#### [Problem statement]
Could you write out the opening lines of the data, word for word, stopping after the line that contains "and open cracks."?
# START OF Source data
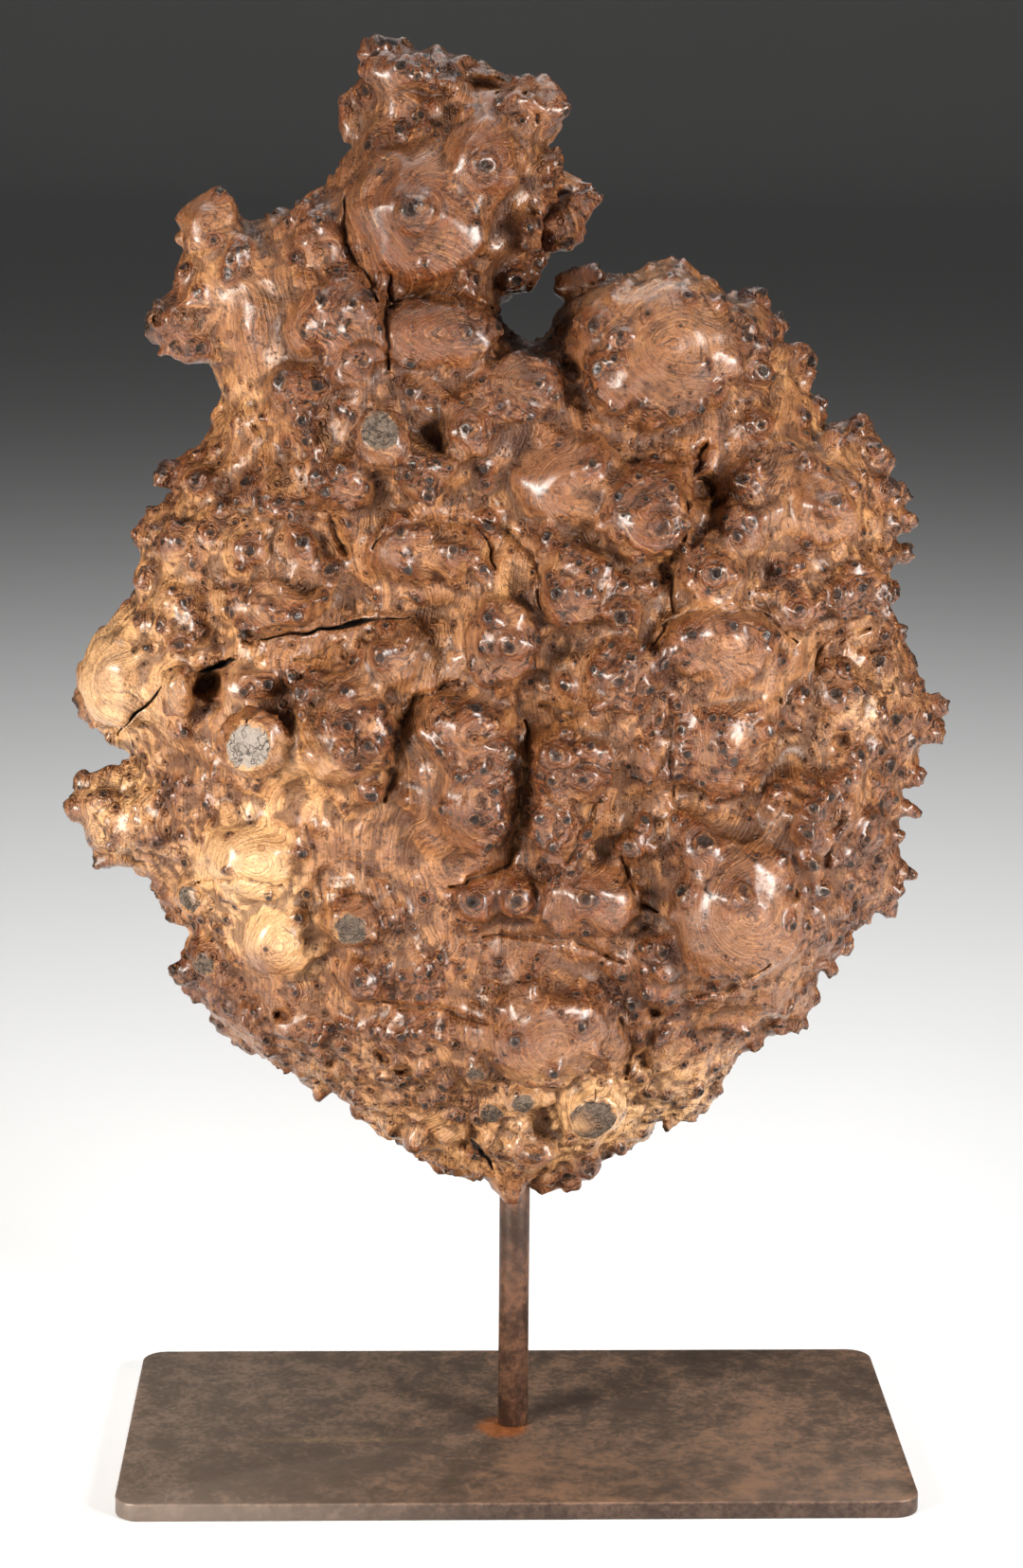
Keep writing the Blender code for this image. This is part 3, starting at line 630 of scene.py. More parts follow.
@dataclass(frozen=True)
class BurlWood:
    """Oiled burl wood: reddish knobs, brown and tan skin, grain round the swellings, pips and cracks."""

    body: Colour = linear(138, 91, 54)
    ashen: Colour = linear(126, 91, 66)
    knob: Colour = linear(112, 60, 25)
    tan: Colour = linear(188, 137, 88)
    pale: Colour = linear(222, 178, 130)
    dark: Colour = linear(56, 29, 13)
    deep: Colour = linear(64, 31, 12)
    crust: Colour = linear(26, 16, 11)
    sawn: Colour = linear(104, 88, 74)
    silvery: Colour = linear(152, 142, 132)
    torn: Colour = linear(122, 92, 66)
    void: Colour = linear(20, 12, 9)

    def material(self) -> bpy.types.Material:
        """Build the material: skin, torn back, crusted pricks, sawn faces and open cracks.

        Returns:
            The wood.
        """
        g = Graph("burl_wood")
        m = WoodMarks(g)
        colour = g.mixed(m.torn * 0.9, self.skin_colour(m), self.torn_colour(m))
        dark = (m.prick * 0.92 + m.groove * 0.55 + m.pip_prick * 0.9 + m.big_prick * 0.92).clamped()
        dark = dark.at_least(m.ragged.step(0.34, 0.52) * 0.85)
        specks = (m.grit + m.mottle * 0.5).step(0.69, 0.58) * 0.62
        dark = dark.at_least(specks * (1.0 - m.tone.clamped() * 0.6))
        colour = g.mixed(dark * (1.0 - m.sawn), colour, self.crust)
        colour = g.mixed(m.sawn, colour, self.sawn_colour(m))
        open_crack = m.crack.step(1.9, 1.1)
        colour = g.mixed(open_crack * 0.93, colour, self.void)
        dull = dark * 0.85 + m.sawn * 0.8 + m.torn * 0.75 + open_crack + m.hollow.clamped() * 0.25
        dull = dull.clamped()
        polish = (-m.crease).step(0.0, 0.7)
        rough = 0.37 + (m.grit - 0.5) * 0.30 + (m.mottle - 0.5) * 0.25 + dull * 0.35 - polish * 0.10
        coat = 0.54 - dull * 0.70 - m.hollow * 0.25 + polish * 0.35
        coat += (m.clouds - 0.5) * 1.2 + (m.grit - 0.5) * 0.8
        coat = coat.clamped() * (1.0 - m.sawn) * 0.85
        return g.finish(colour, rough, self.relief(m), coat=coat, coat_rough=0.31)

    def skin_colour(self, m: WoodMarks) -> bpy.types.NodeSocket:
        """Brown to ashen, tan and pale where the tone says, reddish on knobs, dark in creases.

        Args:
            m: The burl's patterns.

        Returns:
            The colour's socket.
        """
        g, hollow, tone = m.graph, m.hollow, m.tone
        clouds, mottle, grit = m.clouds - 0.5, m.mottle - 0.5, m.grit - 0.5
        colour = g.mixed((m.broad + mottle * 0.6).step(0.44, 0.62) * 0.5, self.body, self.ashen)
        tanned = hollow * 0.25 + tone * 0.75 + clouds * 2.8 + mottle + grit * 0.5 + 0.24
        colour = g.mixed(tanned.clamped() * 0.85, colour, self.tan)
        paled = tone * 1.2 - 0.26 + clouds * 1.4 + grit * 0.8
        colour = g.mixed(paled.clamped() * 0.85, colour, self.pale)
        red = m.near_knob * 0.95 - hollow * 0.45 + clouds * 1.6 + mottle - tone * 0.5 + 0.04
        colour = g.mixed(red.clamped() * 0.88, colour, self.knob)
        stained = m.near_knob * 0.25 - clouds * 2.8 - mottle * 1.5 - grit * 0.9 - tone * 0.6 - 0.20
        colour = g.mixed((stained + (m.fine - 0.5) * 1.4).clamped() * 0.66, colour, self.dark)
        colour = g.mixed(m.threads.step(0.52, 0.32) * 0.68, colour, self.dark)
        colour = g.mixed(m.threads.step(0.52, 0.70) * 0.52, colour, self.tan)
        colour = g.mixed(m.streaks.step(0.44, 0.27) * 0.50, colour, self.dark)
        colour = g.mixed(m.big_top * 0.55, colour, self.knob)
        colour = g.mixed(m.pip_top * 0.50, colour, self.knob)
        colour = g.mixed(m.ridge * 0.34, colour, self.tan)
        shaded = (hollow + mottle * 0.5).step(0.35, 1.2) * 0.20
        shaded = shaded.at_least((m.crease + grit * 0.4).step(0.15, 0.90) * 0.70)
        return g.mixed(shaded, colour, self.deep)

    def torn_colour(self, m: WoodMarks) -> bpy.types.NodeSocket:
        """The torn back: brown fibres with dark gaps, ashen in broad clouds."""
        colour = m.graph.mixed(m.fibres.step(0.35, 0.65), self.dark, self.torn)
        return m.graph.mixed(m.broad.step(0.40, 0.62) * 0.6, colour, self.ashen)

    def sawn_colour(self, m: WoodMarks) -> bpy.types.NodeSocket:
        """Sawn faces: grey, with branching checks, faint rings and a pale rim.

        Args:
            m: The burl's patterns.

        Returns:
            The colour's socket.
        """
        g = m.graph
        colour = g.mixed(m.mottle.step(0.35, 0.65), g.mixed(0.35, self.sawn, self.crust), self.sawn)
        colour = g.mixed((m.rho * 26.0).sine().step(0.2, 0.9) * 0.3, colour, self.dark)
        colour = g.mixed(m.tone.step(0.5, 1.0) * 0.9, colour, self.silvery)
        colour = g.mixed(m.grit.step(0.44, 0.30) * 0.40, colour, self.sawn)
        colour = g.mixed(m.checks.clamped() * 0.9, colour, self.crust)
        return g.mixed(m.rho.step(0.86, 1.0) * 0.75, colour, self.tan)

    def relief(self, m: WoodMarks) -> Value:
        """The fine relief: grain, pips, knobs, checks and torn fibres.

        Args:
            m: The burl's patterns.

        Returns:
            A height in millimetres.
        """
        return (
            m.streaks * 1.1 + m.threads * 1.2 + m.grit * 1.2 + m.fine * 0.35 + m.mottle * 1.1
            + m.pip_top * 0.9 - m.pip_prick * 1.4 + m.pip_ring * 0.7 + m.big_top * 1.4 - m.big_prick * 1.8
            + m.ridge * 0.9 - m.groove * 0.9 - m.prick * 1.4 + m.rings * 0.10 + m.ragged * 1.9
            - m.checks * m.sawn * 0.9 + m.fibres * m.torn * 1.4
        )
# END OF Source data
#### [Problem solution]
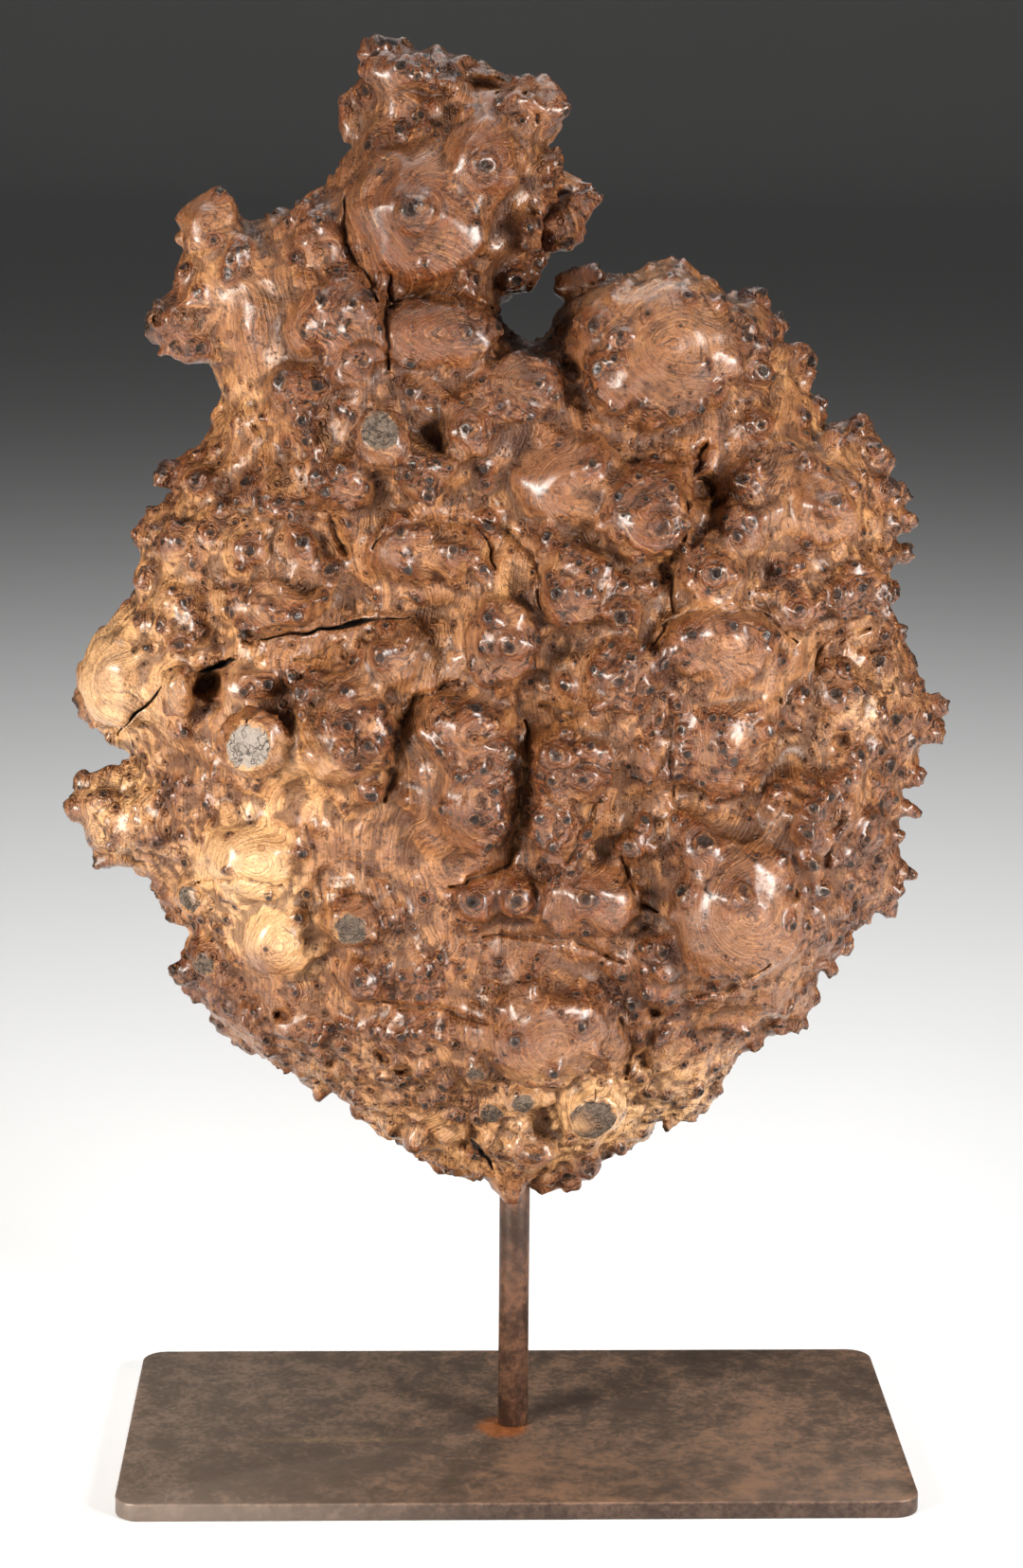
Keep writing the Blender code for this image. This is part 3, starting at line 630 of scene.py. More parts follow.
@dataclass(frozen=True)
class BurlWood:
    """Oiled burl wood: reddish knobs, brown and tan skin, grain round the swellings, pips and cracks."""

    body: Colour = linear(138, 91, 54)
    ashen: Colour = linear(126, 91, 66)
    knob: Colour = linear(112, 60, 25)
    tan: Colour = linear(188, 137, 88)
    pale: Colour = linear(222, 178, 130)
    dark: Colour = linear(56, 29, 13)
    deep: Colour = linear(64, 31, 12)
    crust: Colour = linear(26, 16, 11)
    sawn: Colour = linear(104, 88, 74)
    silvery: Colour = linear(152, 142, 132)
    torn: Colour = linear(122, 92, 66)
    void: Colour = linear(20, 12, 9)

    def material(self) -> bpy.types.Material:
        """Build the material: skin, torn back, crusted pricks, sawn faces and open cracks.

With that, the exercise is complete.